If there is a hidden confounder between the yellow node and the target’s green node, then, conditioning on the yellow node will force a dependence between the two green nodes, as in the first example above. But to perform that test, we need to isolate our triplet from the causal influences of other time series.
To do that, we construct a conditioning set, S, that includes at most one node from each time series that is dependent on the target. This node corresponds to the one that enters the previous time stamp of the target (Yt in the graph above). And of course, we also need to include the previous time stamp of the target node itself (Yt, above) to remove the target's past dependency, as well as the yellow node.
Here we see that indeed the relationship between Xj and Y is confounded (Xj does not cause Y, although they appear to be related). We see that the second condition of our method is violated, and consequently, Xj is correctly rejected (as it is not a cause of Y).
Given some restrictions on the graph, which we do not consider extreme given the hardness of hidden confounding, we propose and prove two theorems for the identification of direct and indirect causes in single-lag graphs — that is, graphs in which a node in a candidate time series shares only one edge with nodes in the target time series. These theorems result in an algorithm with only two conditional-independence tests and well-defined conditioning sets, which scales linearly with the number of candidate time series.
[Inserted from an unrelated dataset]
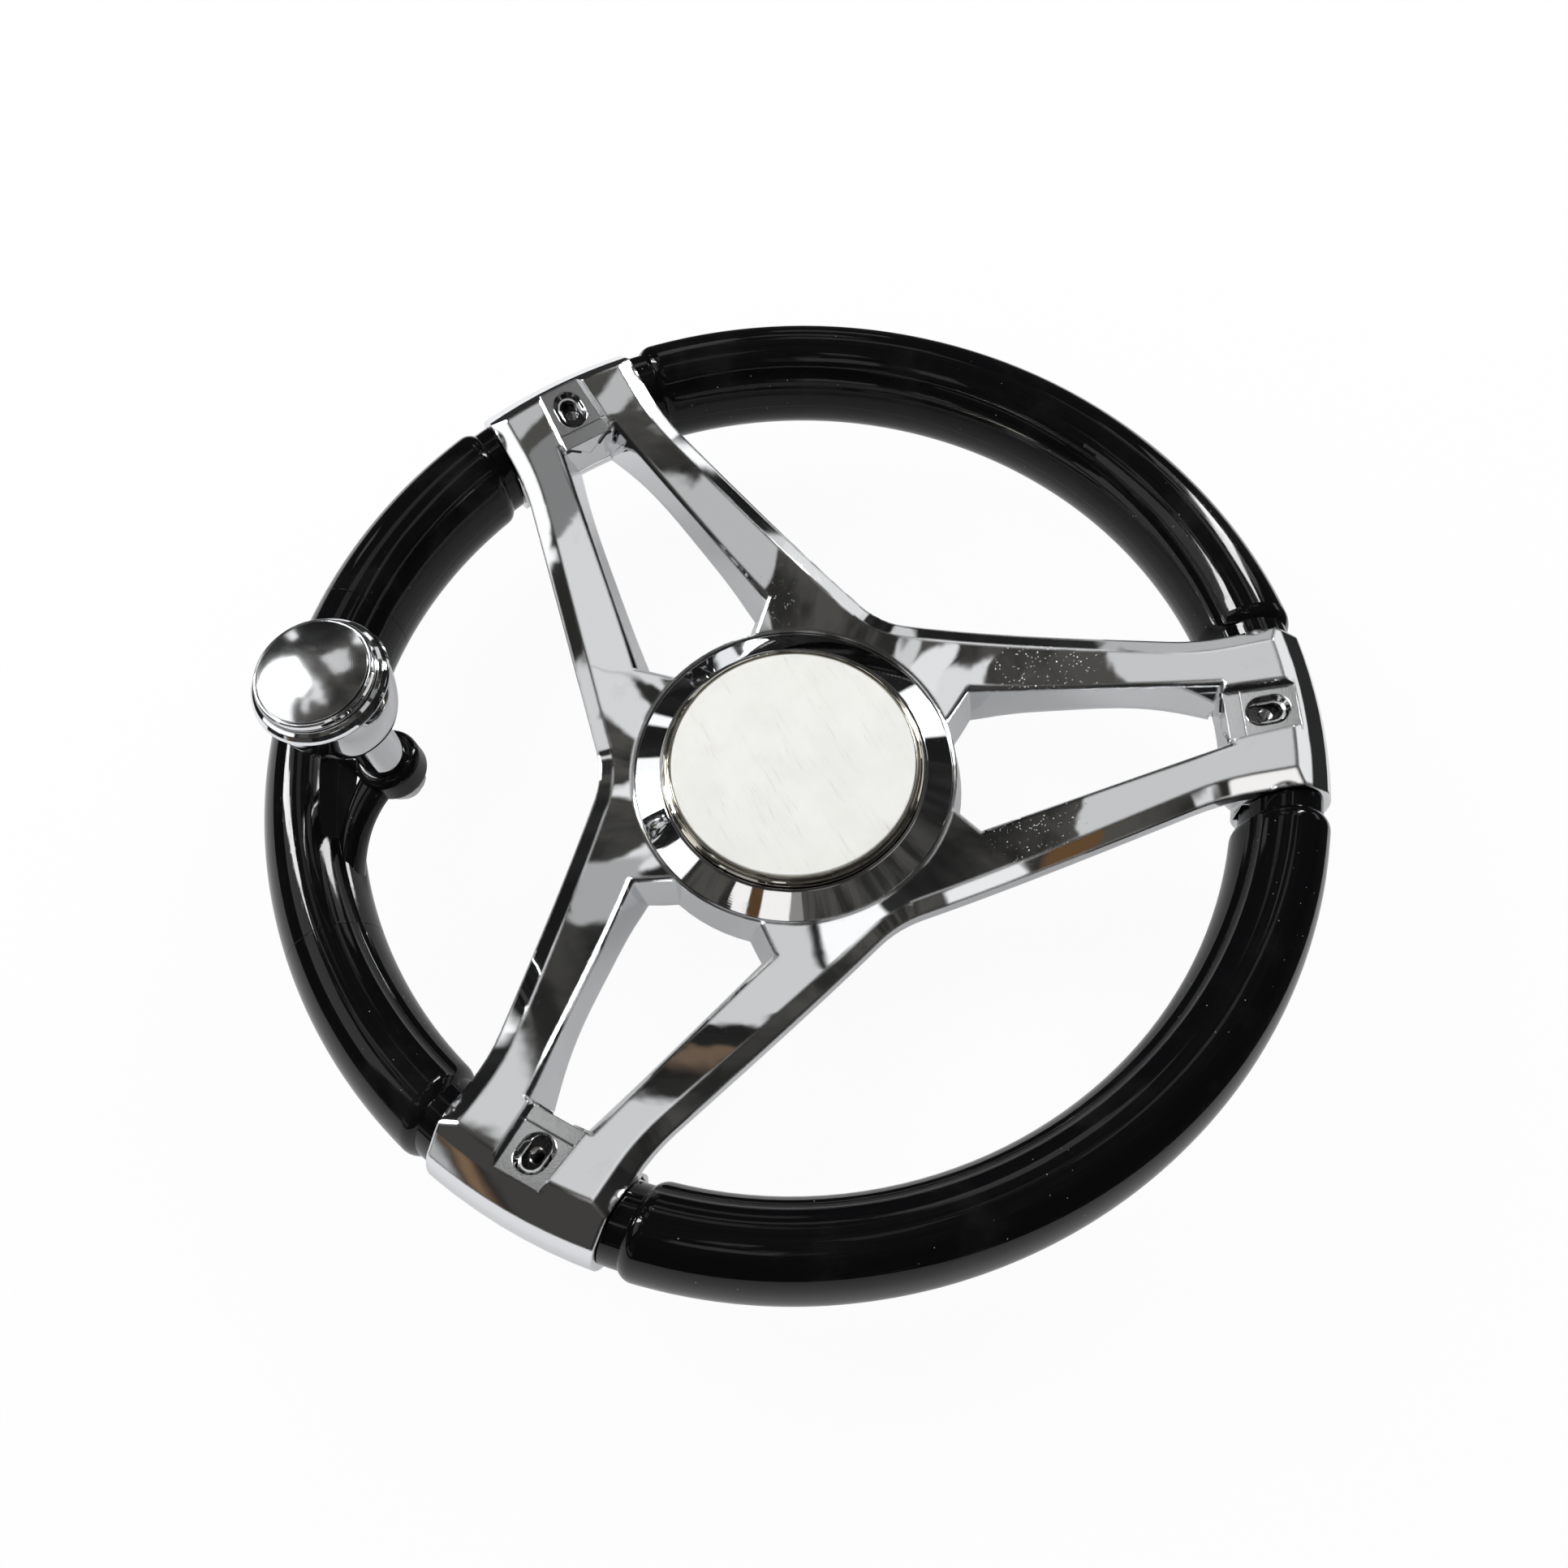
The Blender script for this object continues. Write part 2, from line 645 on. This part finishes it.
# %% A grid of points as a mesh
def surface_grid(name, points, closed=False, capped=False):
    """Object from a grid of points (rows, columns, 3), with its place in its mesh.

    Each face joins neighbours of two rows. Closed joins the last column to the first, and capped
    closes the first and the last row with a face each.
    """
    rows, columns = points.shape[:2]
    spans = columns if closed else columns - 1
    row, column = np.meshgrid(np.arange(rows - 1) * columns, np.arange(spans), indexing="ij")
    beside = (column + 1) % columns
    corners = [row + column, row + beside, row + columns + beside, row + columns + column]
    faces = np.stack(corners, -1).reshape(-1, 4).tolist()
    if capped:
        last_row = columns * (rows - 1)
        faces.append(list(range(columns))[::-1])
        faces.append(list(range(last_row, last_row + columns)))
    mesh = bpy.data.meshes.new(name)
    mesh.from_pydata(points.reshape(-1, 3).tolist(), [], faces)
    mesh.update()
    piece = bpy.data.objects.new(name, mesh)
    bpy.context.scene.collection.objects.link(piece)
    print(name, "faces:", len(mesh.polygons))
    return piece


# %% [markdown]
# ## Threads
#
# Under each slot a screw hole is tapped into the steel lug, and a glint of its thread shows through
# the slot. A thread is a helix, a profile carried along a turning path: one direction of the grid
# runs along the helix and the other across the ridge. The same function makes the outer thread on
# the end of the knob's spindle, where the ridge stands outwards instead of inwards.

# %% Threads of the lugs and the spindle
THREAD_STEPS = 40
RUN_OUT = math.pi / 2
THREAD_SINK = 0.05 * MM
CREST = np.array([0.0, 1.0, 1.0, 0.0])
CREST_OFFSET = np.array([-0.45, -0.08, 0.08, 0.45])
LUG_THREAD = {"radius": 2.5 * MM, "depth": -0.45 * MM, "pitch": 1.0 * MM, "turns": 10.5}
LUG_THREAD_DROP = 11.5 * MM
SPINDLE_THREAD = {"radius": 4.0 * MM, "depth": 0.04 * MM, "pitch": 1.25 * MM, "turns": 1.2}
SPINDLE_THREAD_DROP = 20.3 * MM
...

We now return to our original motivational example, predicting the price of butter. The real-world data we used to test our approach included the price of raw milk, the price of butter, and, depending on the country, the prices of other dairy products, such as cheese and whey powder. Our method correctly deduced that the price of butter was caused by the price of raw milk but not by the prices of other dairy products, although they were strongly dependent on it. In one dataset, where the data did not include the price of raw milk, our method correctly deduced that the dependencies between the price of butter and the prices of other dairy products did not imply causation.